I just asked ChatGPT 4.0 and here's my question and the response, in the interest of full disclosure I edited out the part that I thought wasn't relevant so as not to bore:
"...if I call your processes "thoughts" is that the correct term? If not what term should I use?"
"If you want to describe the processes of an AI language model like me, it's more accurate to use terms such as "information processing," "pattern recognition," or "data-driven predictions." While these terms don't fully capture the complexity of the underlying algorithms, they are more appropriate than "thoughts," which implies consciousness and self-awareness that AI models like me do not possess.
Using the term "thoughts" might be misleading, as it could imply that the AI has a subjective experience or a sense of understanding, which is not the case. Instead, I rely on advanced algorithms to generate responses based on the patterns and associations learned from the data during my training."
So ChatGPT doesn't state you used the correct term.
I genuinely wonder if you think ChatGPT is consciouss and self-aware and you used a word that implied that intentionally, or if you just like how the word "thought" sounds and are indifferent to what people think you are implying.
I don’t think it’s conscious.

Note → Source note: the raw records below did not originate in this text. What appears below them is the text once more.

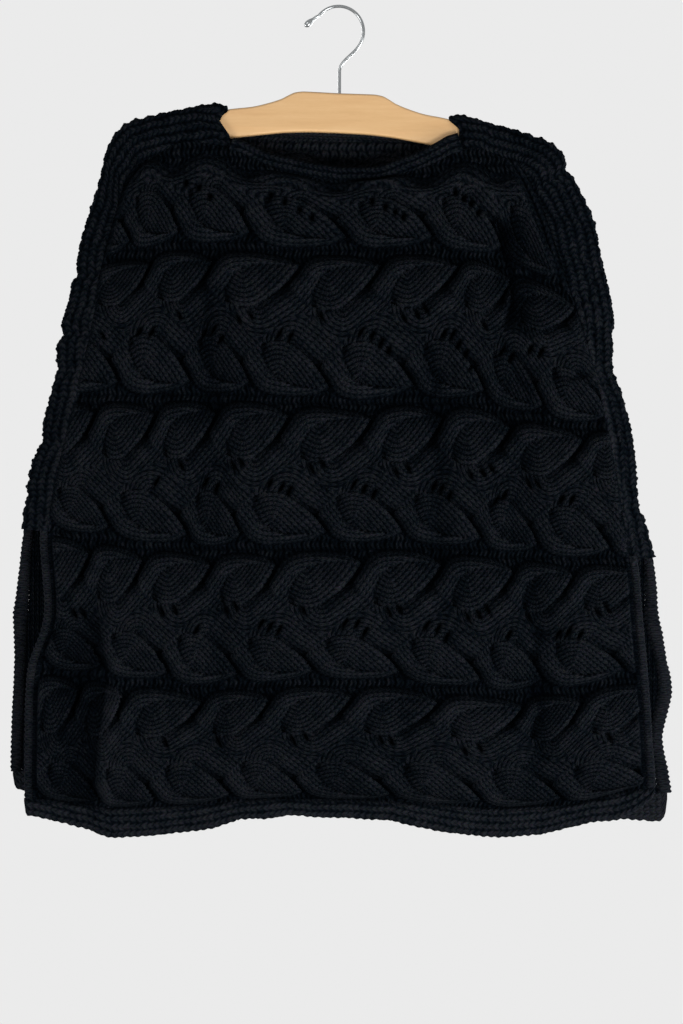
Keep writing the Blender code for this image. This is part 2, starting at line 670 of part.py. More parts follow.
def hook_path():
    """(x, z, radius factor) along the wire, from the screw's end to the beaded tip."""
    centre_z = -(HOOK_RADIUS - WIRE_RADIUS)
    start_z = -BOARD_TOP_DROP - SCREW_DEPTH
    bend_z = -64.0
    right_x = HOOK_CENTRE_X + HOOK_RADIUS
    path = [(SHANK_X, start_z, 1), (SHANK_X, -BOARD_TOP_DROP, 1), (SHANK_X, -74, 1)]
    for t in np.linspace(0, 1, 10)[:-1]:
        x = SHANK_X + (right_x - SHANK_X) * (3 * t * t - 2 * t ** 3)
        z = (bend_z * (1 - t) ** 3 + 3 * (bend_z + 15) * t * (1 - t) ** 2
             + 3 * (centre_z - 22) * t * t * (1 - t) + centre_z * t ** 3)
        path.append((x, z, 1))
    for turn in np.linspace(0, math.radians(142), 15):
        path.append((HOOK_CENTRE_X + HOOK_RADIUS * math.cos(turn),
                     centre_z + HOOK_RADIUS * math.sin(turn), 1))
    path += [(-24.5, -10.6, 1), (-27.0, -12.6, 1.3), (-29.6, -14.8, 1.9), (-32.2, -16.9, 1.9),
             (-34.0, -18.3, 1.2)]
    return path


def build_hook(finish, collection):
    curve = bpy.data.curves.new("hanger_hook", "CURVE")
    curve.dimensions = "3D"
    curve.bevel_depth = WIRE_RADIUS * MM
    curve.bevel_resolution = 2
    curve.use_fill_caps = True
    path = hook_path()
    spline = curve.splines.new("POLY")
    spline.points.add(len(path) - 1)
    for point, (x, z, factor) in zip(spline.points, path):
        point.co = (x * MM, 0, z * MM, 1)
        point.radius = factor
    curve.materials.append(finish)
    hook = bpy.data.objects.new("hanger_hook", curve)
    collection.objects.link(hook)


def main():
    clear_scene()
    parts = new_collection("Cable-knit poncho on a hanger")
    cutters = new_collection("Cutters")
    wool = material("Black wool", WOOL_BLACK, 0.95, 0.0)
    maple = material("Maple", MAPLE, 0.42, 0.0)
    chrome = material("Chrome wire", CHROME, 0.2, 1.0)
    build_garment(wool, parts)
    build_board(maple, parts, cutters)
    build_hook(chrome, parts)


main()
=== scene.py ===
"""The look of a cable-knit poncho on a flat wooden hanger.

Shapes are worked out in millimetres and turned into metres as each mesh is made. X runs to the
right as seen from the front, Y to the back and Z up, from the bearing of the hook. The tables hold
"drop", the distance below that bearing. The cables are raised on fine grids that lie on the same
lines, edges and folds as the plain solids that they stand for.
"""

import math

import bpy
import numpy as np
from mathutils import Matrix, Vector
from mathutils.geometry import delaunay_2d_cdt


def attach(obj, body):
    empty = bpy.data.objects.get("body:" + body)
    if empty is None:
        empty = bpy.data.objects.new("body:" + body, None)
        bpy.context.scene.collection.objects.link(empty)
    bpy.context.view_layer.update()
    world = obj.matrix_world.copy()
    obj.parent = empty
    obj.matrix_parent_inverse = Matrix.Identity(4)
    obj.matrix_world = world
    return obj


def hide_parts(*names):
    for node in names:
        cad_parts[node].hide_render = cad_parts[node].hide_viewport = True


MM = 0.001
SEAM_LAP = 0.5  # how far neighbouring edges reach over each other

# ---- knitted panels -------------------------------------------------------------------------
WALL = 4.0  # plain knit, measured from the inside to the recessed channels
EDGE_WALL = 4.6  # bands, hems and borders
STATIONS = np.linspace(-1.0, 1.0, 9)  # across the panel, left edge to right edge
SOFTENING = ((0.25, -0.06), (0.5, 0.0), (0.25, 0.06))  # weights that round the bends at stations

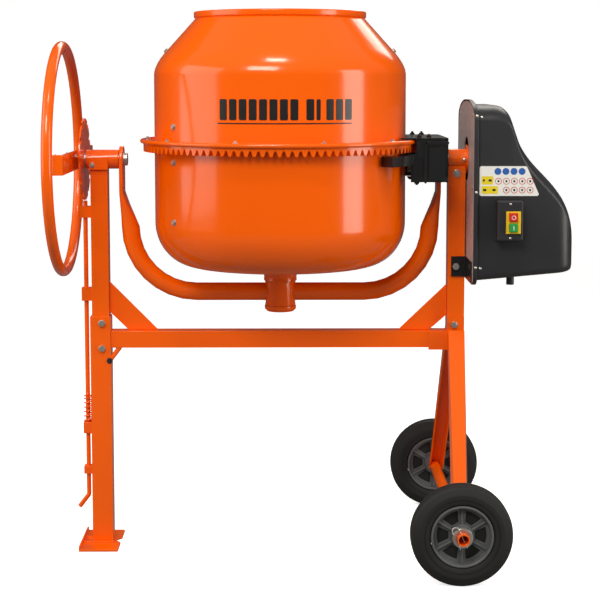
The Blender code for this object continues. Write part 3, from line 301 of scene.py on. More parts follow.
def cast(name, rgb, rough, metallic):
    """As-cast metal: sand texture with darker pits."""
    f = Finish(name)
    sand, pits = f.noise(260.0, 5.0, 0.7), f.between(f.noise(90.0, 3.0), 0.62, 0.74)
    base = f.blend(sand, tint(rgb, 0.82), tint(rgb, 1.15))
    base = f.blend(pits * 0.5, base, tint(rgb, 0.5))
    return f.surface(
        Base_Color=base, Metallic=metallic, Roughness=sand * 0.2 + rough,
        Normal=f.bump(sand - pits * 0.6, 0.0002, 0.8),
    )


def printed(name, rgb, rough=0.42):
    """Printed film or ink: nearly flat, with fine mottling."""
    f = Finish(name)
    mottle, film = f.noise(450.0, 3.0), f.noise(40.0, 3.0)
    base = f.blend(mottle * 0.6 + film * 0.4, tint(rgb, 0.90), tint(rgb, 1.08))
    return f.surface(Base_Color=base, Roughness=film * 0.12 + rough, Normal=f.bump(film, 0.00004, 0.5))


PAINTS = {}


def mix_paints(c):
    """One finish for each material slot of the record, and a few of this file's own."""
    PAINTS.update({
        "orange_paint": sprayed("orange_enamel", c.enamel, 0.15, 0.22),
        "black_paint": sprayed("black_enamel", c.black, 0.22, 0.35, 0.00018),
        "zinc_steel": plated("zinc_plate", c.zinc, 0.24),
        "machined_steel": plated("turned_steel", (0.50, 0.50, 0.51), 0.20, (0.2, 0.2, 2.5)),
        "plate_grey": galvanised("galvanised_sheet", c.plate),
        "black_plastic": moulded("cover_plastic", c.cover, 0.30),
        "rubber": vulcanised("belt_rubber", c.rubber, 0.62),
        "tyre_rubber": vulcanised("tyre_rubber_worn", c.rubber, 0.66),
        "rim_plastic": moulded("rim_moulding", c.rim, 0.40, 0.00004),
        "motor_aluminium": cast("motor_casting", (0.42, 0.43, 0.44), 0.34, 0.85),
        "yellow_plastic": moulded("switch_yellow", c.yellow, 0.34, 0.00002),
        "red_plastic": moulded("stop_red", c.red, 0.20, 0.00001),
        "green_plastic": moulded("start_green", c.green, 0.20, 0.00001),
        "cast_iron": cast("gear_iron", (0.22, 0.21, 0.20), 0.42, 0.8),
        "blade_steel": sprayed("blade_primer", (0.16, 0.15, 0.15), 0.45, 0.0, 0.0002),
        "marking": printed("marking_black", c.marking, 0.30),
        "label_white": printed("label_film", c.label),
        "label_blue": printed("label_blue_ink", (0.02, 0.11, 0.42)),
        "label_yellow": printed("label_yellow_ink", (0.78, 0.62, 0.02)),
        "label_red": printed("label_red_ink", (0.55, 0.05, 0.04)),
    })


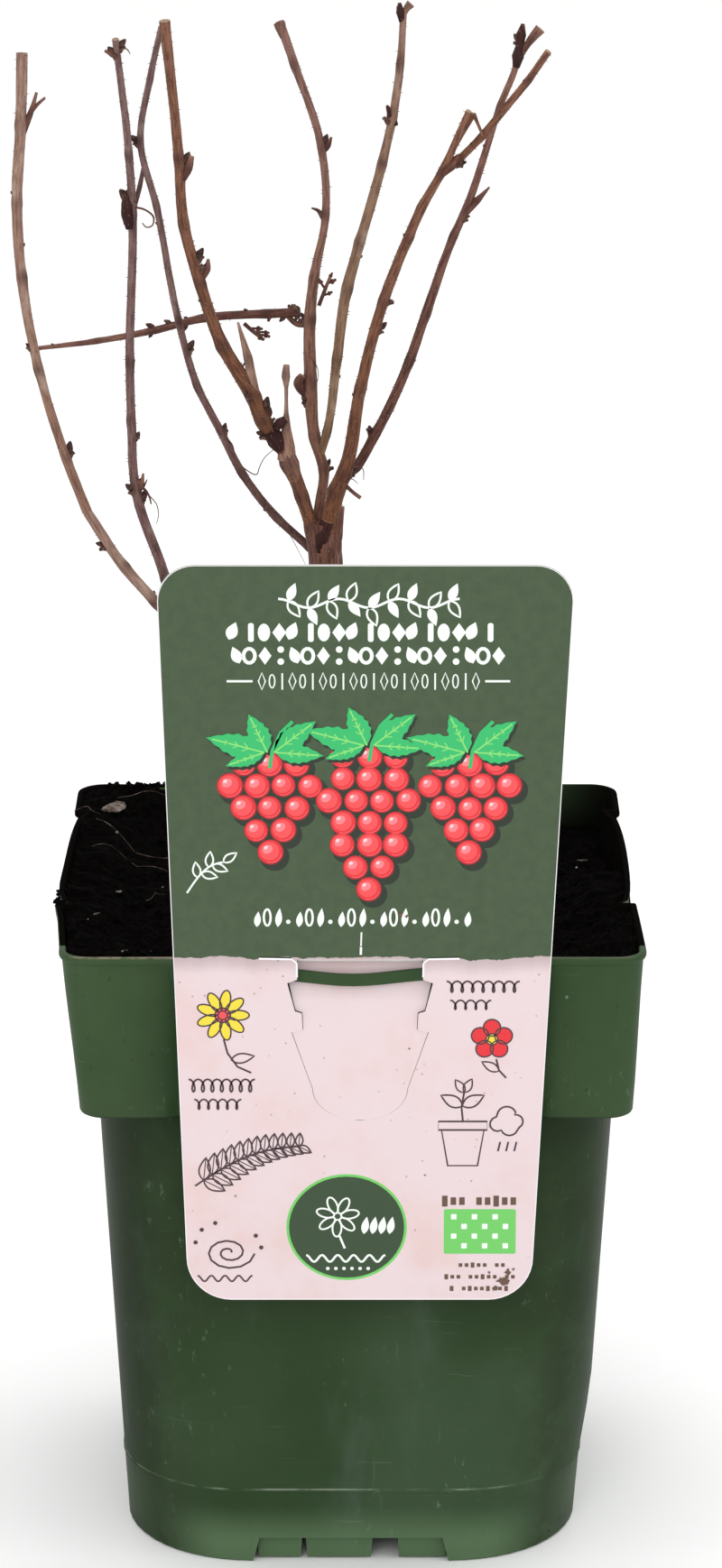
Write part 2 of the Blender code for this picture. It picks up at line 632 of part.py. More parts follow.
def unit_noise(seed, step):
    return noise.noise(Vector((seed * 7.31, step * 3.77, 0.5)))


def make_truss(name, truss, parts, cutters, material):
    start = Vector(truss["start"])
    heading = Vector(truss["heading"]).normalized()
    length = truss["length"]
    stem = [(start + heading * length * share, False) for share in (0.0, 0.5, 1.0)]
    radii = (STALK_RADIUS * 1.3, STALK_RADIUS, STALK_RADIUS)
    body = mesh_object(name, tube_mesh(name, stem, radii, 0.0, 0), parts, material)
    added = new_collection("stalks of " + name, cutters)
    across = heading.orthogonal().normalized()
    around = heading.cross(across)
    for i in range(truss["stalks"]):
        angle = i * STALK_TURN + unit_noise(truss["seed"], i) * 2.0
        aside = across * math.cos(angle) + around * math.sin(angle)
        root = start + heading * length * mix((0.35, 0.95), i / truss["stalks"])
        reach = length * truss["reach"] * (1.0 + 0.5 * unit_noise(truss["seed"], i + 20))
        tip = root + (aside + heading * STALK_LIFT).normalized() * reach
        middle = root.lerp(tip, 0.5) + aside * reach * STALK_BOW
        stalk = [(point, False) for point in (root, middle, tip)]
        shrink = (STALK_RADIUS * 0.85, STALK_RADIUS * 0.8, STALK_RADIUS * 1.15)
        mesh_object(name + " stalk", tube_mesh(name, stalk, shrink, 0.0, 0), added)
    boolean(body, "UNION", added)
    return body


def main():
    for body in list(bpy.data.objects):
        bpy.data.objects.remove(body)
    root = bpy.context.scene.collection
    parts = new_collection("raspberry canes in a pot", root)
    cutters = new_collection("cutters and guides", root)
    materials = {name: principled(name) for name in COLOURS}

    make_pot(parts, cutters, materials["pot"])
    make_soil(parts, materials["soil"])
    make_card(parts, cutters, materials["card"])
    clearances = {GROUND: make_ground(cutters)}
    for name, cane in CANES.items():
        make_cane(name, cane, parts, cutters, clearances, materials["cane"])
    for name, truss in TRUSSES.items():
        make_truss(name, truss, parts, cutters, materials["dry"])
    add_booleans()


main()
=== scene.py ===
# Bare raspberry canes in a square nursery pot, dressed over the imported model.
# Sizes are in millimetres and become metres through mm. +X is right, +Y is back, +Z is up.

import math
import random

import bmesh
import bpy
from mathutils import Matrix, Vector, noise


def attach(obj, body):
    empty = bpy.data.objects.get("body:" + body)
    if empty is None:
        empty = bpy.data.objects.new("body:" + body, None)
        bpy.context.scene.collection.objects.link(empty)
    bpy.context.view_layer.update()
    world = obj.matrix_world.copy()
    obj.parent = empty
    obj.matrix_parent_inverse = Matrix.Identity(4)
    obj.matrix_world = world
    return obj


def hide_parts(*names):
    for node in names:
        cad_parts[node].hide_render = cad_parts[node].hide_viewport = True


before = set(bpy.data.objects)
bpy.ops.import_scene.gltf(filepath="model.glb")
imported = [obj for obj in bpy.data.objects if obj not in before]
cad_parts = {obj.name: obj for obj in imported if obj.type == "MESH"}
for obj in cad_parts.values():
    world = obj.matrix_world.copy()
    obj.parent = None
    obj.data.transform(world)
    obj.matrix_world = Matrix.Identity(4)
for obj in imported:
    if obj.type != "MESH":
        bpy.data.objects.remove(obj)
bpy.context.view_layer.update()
mm = 0.001
dice = random.Random(26)


# Small helpers

def mix(low, high, share):
    return low + (high - low) * share


def eased(value, low, high):
    share = min(max((value - low) / (high - low), 0.0), 1.0)
    return share * share * (3 - 2 * share)


def tint(red, green, blue):
    # a colour as a picture shows it, 0 to 255, made linear
    shares = (red / 255, green / 255, blue / 255)
    return tuple(c / 12.92 if c <= 0.04045 else ((c + 0.055) / 1.055) ** 2.4 for c in shares)


def ripple(x, y, z, scale):
    return noise.noise(Vector((x, y, z)) * scale)


def pick(piece):
    # piece becomes the only one selected, and the active one
    bpy.ops.object.select_all(action="DESELECT")
    piece.select_set(True)
    bpy.context.view_layer.objects.active = piece
    return piece


def linked(name, mesh):
    piece = bpy.data.objects.new(name, mesh)
    bpy.context.scene.collection.objects.link(piece)
    return piece


def startPiece(name):
    # an empty mesh at the origin, left in edit mode for the primitives to come
    bpy.ops.object.select_all(action="DESELECT")
    bpy.ops.mesh.primitive_plane_add(size=mm, location=(0, 0, 0))
    piece = bpy.context.object
    piece.name = piece.data.name = name
    bpy.ops.object.mode_set(mode="EDIT")
    bpy.ops.mesh.delete(type="VERT")
    return piece


def endPiece(piece, smoothAngle=None):
    # normals out, back to object mode
    bpy.ops.mesh.select_all(action="SELECT")
    bpy.ops.mesh.normals_make_consistent(inside=False)
    bpy.ops.mesh.select_all(action="DESELECT")
    bpy.ops.object.mode_set(mode="OBJECT")
    pick(piece)
    if smoothAngle is not None:
        bpy.ops.object.shade_smooth_by_angle(angle=math.radians(smoothAngle))
    return piece


def selectVerts(test):
    # selects by a test on each vertex: its place in millimetres and its index
    bpy.ops.mesh.select_mode(type="VERT")
    bpy.ops.mesh.select_all(action="DESELECT")
    shape = bmesh.from_edit_mesh(bpy.context.object.data)
    for vert in shape.verts:
        vert.select_set(bool(test(vert.co / mm, vert.index)))
    shape.select_flush(True)
    bmesh.update_edit_mesh(bpy.context.object.data)


def modify(piece, kind, **settings):
    pick(piece)
    step = piece.modifiers.new(kind.title(), kind)
    for name, value in settings.items():
        setattr(step, name, value)
    bpy.ops.object.modifier_apply(modifier=step.name)


def combine(piece, operation, helper):
    # a Boolean with a helper that is used up
    modify(piece, "BOOLEAN", operation=operation, solver="EXACT", object=helper)
    bpy.data.objects.remove(helper)


def joined(name, pieces):
    pick(pieces[0])
    for piece in pieces:
        piece.select_set(True)
    bpy.ops.object.join()
    pieces[0].name = pieces[0].data.name = name
    return pieces[0]


def turned(piece, side):
    # turns a piece made for the front to the side with that number, anticlockwise
    pick(piece)
    piece.rotation_euler.z = side * math.pi / 2
    bpy.ops.object.transform_apply(location=False, rotation=True, scale=False)
    return piece


def meshArray(name, model, places):
    # one mesh of many copies of a model, each put in place by a matrix
    shape = bmesh.new()
    for place in places:
        before = len(shape.verts)
        shape.from_mesh(model)
        shape.verts.ensure_lookup_table()
        bmesh.ops.transform(shape, matrix=place, verts=shape.verts[before:])
    mesh = bpy.data.meshes.new(name)
    shape.to_mesh(mesh)
    shape.free()
    return linked(name, mesh)


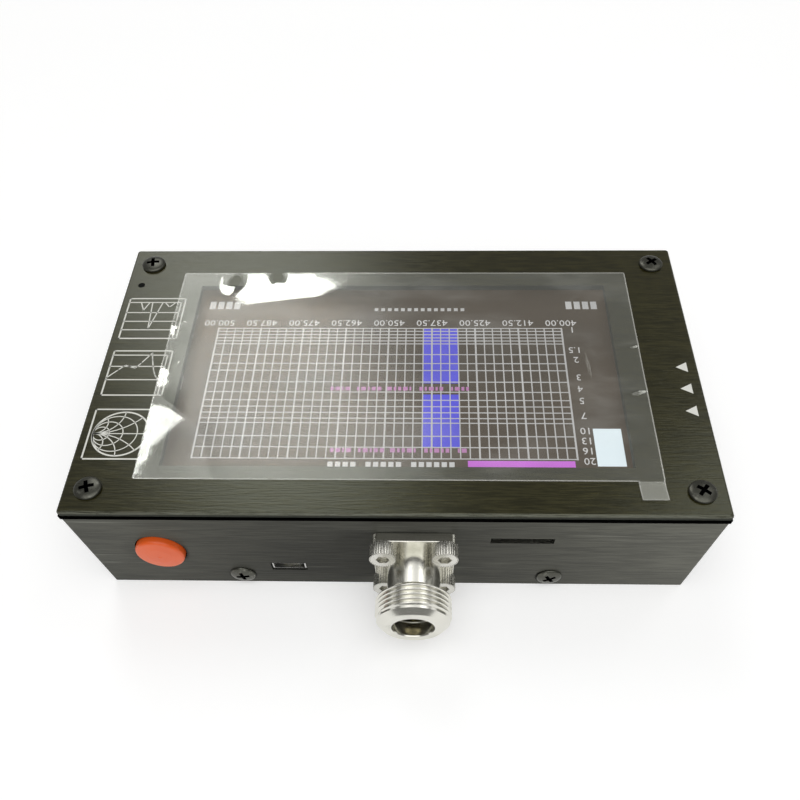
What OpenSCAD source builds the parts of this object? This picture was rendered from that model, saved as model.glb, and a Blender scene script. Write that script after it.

Though at some point in the future, it will likely be hard to say that with total certainty.
Perhaps you’re right that the term thought has too much baggage. I’m just saying that if you look at it at naively, it’s engaging in forms of abstractions, reasoning, world modeling, invention, and so on that seem a lot like “thought”. If a human told you they were doing those things, you’d say they were thinking, right?
I agree it’s not thought in exactly the way that we are used to using the word, but I think it can be classified as a type of thought.